Ancak böylesine belirsiz, böylesine geniş ifadelerle grevin yahut lokavtın durdurulabilmesine imkân tanıyan bu madde, açıkça, özgür toplu pazarlık hakkına bir müdahaledir. Önce kaşıkla hak verip sonra kepçeyle o hakkı geri almayı, afaki cümlelerle işçinin, emekçinin hakkını kısıtlamayı bu iktidar çok iyi biliyor.
Şimdi "Bu maddenin 12 Eylül ile hesaplaşması nerededir?" soruyorum size. Bu, 12 Eylülü savunmak değil midir? Bu madde o gün de aynıydı, bugün de aynı.
Anayasa'da yapılan 2010 değişiklikleri ile Anayasa'nın 54'üncü maddesinin üçüncü fıkrası yürürlükten kaldırıldığı hâlde, sendikaların kusurlu hareketi sonucunda grevin ortaya çıkması durumunda oluşan maddî zarardan sendikanın sorumlu olduğu yönündeki hüküm, Anayasa'ya aykırı olduğu gibi, 12 Eylül zihniyetinin de sürdürülmesinden başka bir şey değildir.
Önergemizde söylediğimiz gibi, cezaların şahsiliği ilkesi çerçevesinde, kurumların yerine ilgili kişilerin sorumlu tutulmasını talep ediyoruz. Bu maddedeki belirsiz ifadelerle sendikanın elindeki tek güvence olan grev hakkına müdahale toplu pazarlığın özgür olması ilkesine aykırıdır. Dolayısıyla, ILO'nun 87 ve 98 sayılı Sözleşmelerine de aykırıdır.
ILO tarafından kullanılması ve 98 sayılı Sözleşme'ye uygun iki ölçüt olarak, işler bazında devlet otoritesini kullanan devlet memurları ve kelimenin tam anlamıyla, hizmetin kesintiye uğraması hâlinde yaşamı, kişisel güvenliği ve toplumun tamamının veya bir kısmının sağlığını tehlikeye düşürebilecek temel hizmetlerde grevin durdurulabileceğini veya yasaklanabileceğini belirtmektedir.
Şimdi, sizin düzenlediğiniz bu maddedeki soyut ifadelerle grev hakkı kısıtlanıyor. Yani, sizin istemediğiniz ve "millî ekonomi" dediğiniz her iş yeri açıkça bu madde kapsamına girmiş oluyor.

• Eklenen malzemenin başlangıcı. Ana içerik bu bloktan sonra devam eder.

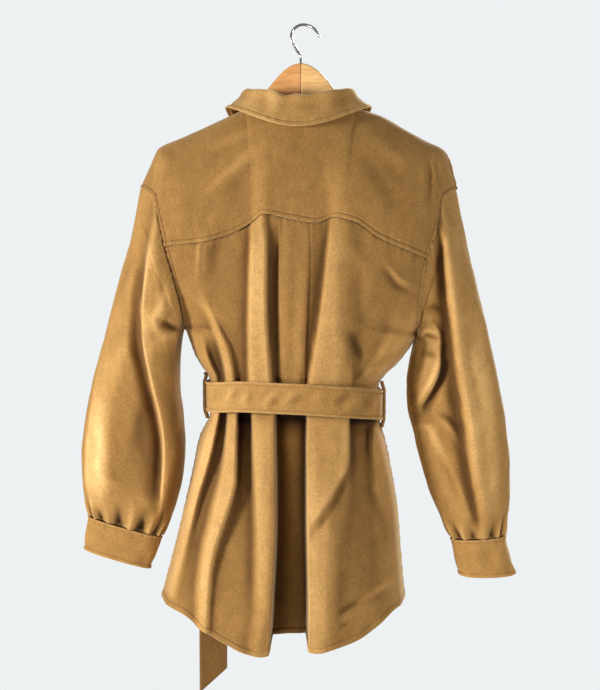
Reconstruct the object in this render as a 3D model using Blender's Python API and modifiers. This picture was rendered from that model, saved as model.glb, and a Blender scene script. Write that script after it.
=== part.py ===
"""A belted suede shirt jacket that hangs on a wooden hanger, seen from its back along +Y.

Metres, +Z up. The origin is the inner top of the hanger's hook, where a rod bears. The back of the
jacket faces -Y and the hanger lies in the plane Y = 0. Every cloth piece is a wall on a surface that
is worked out from the tables below, whose sizes are in millimetres.
"""
import math

import bmesh
import bpy
import numpy as np
from mathutils import Matrix, Vector

MM = 0.001

# ---- driving dimensions -------------------------------------------------------------------------

CLOTH = 1.6 * MM              # one layer of the suede
DOUBLE = 2.6 * MM             # two layers sewn together: collar, cuffs, belt, band
SEAM_GAP = 0.4 * MM           # between two pieces of one smooth surface
TURNED_GAP = 1.0 * MM         # between two pieces that meet at an angle
ARMHOLE_END_GAP = 1.6 * MM    # between yoke, front and back where they meet a sleeve's top or underarm
LAID_GAP = 0.5 * MM           # between a piece and the panel that it lies on

CENTRE_X = -3.5 * MM          # the hanger's stem and the middle of the neck
NECK_HALF_WIDTH = 80 * MM
NECK_BACK_DEPTH = 46 * MM
NECK_FRONT_DEPTH = 58 * MM
NECK_SIDE_Z = -123 * MM       # on the shoulder line
NECK_BACK_Z = -134 * MM
NECK_FRONT_Z = -204 * MM

NECK_SPREAD = DOUBLE / 2 + CLOTH + 0.5 * MM   # from the middle of the stand's wall to the panels' edge

STAND_FOOT = 1 * MM           # above the neck's seam
STAND_HEIGHT = 22 * MM
STAND_FRONT_RISE = 2 * MM     # the stand is this much taller at its front ends
STAND_CLOSE = 1.5 * MM        # its top stands this much closer to the neck than its foot
STAND_LEAN = -4 * MM          # the stand's top sits this far to the left of its foot
# The collar's roll over the stand: how far out from the stand's outer face, and how far above its top.
COLLAR_ROLL_ROWS = ((-3.6, 3.1), (-2.2, 5.3), (0.6, 6.5), (4.6, 4.8))
# How far the collar hangs below the stand's top, and how far its lower edge stands out: at the middle of
# the back, and what the side and the front ends add to that.
COLLAR_DROP = (50 * MM, -26 * MM, 28 * MM)
COLLAR_REACH = (17 * MM, 10 * MM, -12 * MM)
COLLAR_STAND_OFF = (6 * MM, 0 * MM, 6 * MM)   # from the stand's outer face to the collar, below the roll
COLLAR_LEVELS = (0.25, 0.5, 0.75, 1.0)        # parts of the way down to its lower edge
COLLAR_CURVE = 1.2
COLLAR_FRONT_ANGLE = 135      # degrees round the neck; the front's shape comes in over the next 40
COLLAR_FRONT_EASE = 40

CHEST_Z = -300 * MM           # from here down the fronts have their full depth
SECTION_CORNER = 2.4          # 2 is an ellipse, more is squarer
FRONT_LAP = 16 * MM           # each front passes the middle by this much
LAP_LIFT = 3.0 * MM           # the right front lies over the left one
LAP_REACH = 45 * MM           # as far as this from the middle, easing off over LAP_EASE
LAP_EASE = 20 * MM
BAND_WIDTH = 34 * MM
EDGE_STRIP = 2 * MM           # a narrow strip of faces along a seam keeps the wall's edge square to it

BELT_WIDTH = 46 * MM
BELT_LOOP_WIDTH = 9 * MM
BELT_LOOP_WALL = 3 * MM       # a strip folded in two
BAND_WALL = 1.6 * MM
BUTTON_RADIUS = 9 * MM
BUTTON_THICKNESS = 3 * MM
CUFF_BUTTON_RADIUS = 6.5 * MM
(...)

Sizin için "millî ekonomi" dediğiniz nerede başlıyor, nerede bitiyor? "İşçi" deyince, millî ekonomi başlıyor, zarar ziyan başlıyor; yok ama "sermaye" deyince, "patronlar" deyince millî ekonomi başlıyor. Türk Hava Yolları millî ekonomi oluyor, Türk Hava Yollarında çalışanların 305 ailenin ekonomisiyse bu ülkenin sınırları dışında kalıyor. Bu hangi haktır, bu hangi adalettir, bu hangi hukuk sistemidir, bu nasıl bir demokrasi, bu nasıl bir özgürlük?
Hepinize saygılar sunuyorum. (CHP sıralarından alkışlar)
BAŞKAN - Teşekkür ediyoruz Sayın Dinçer.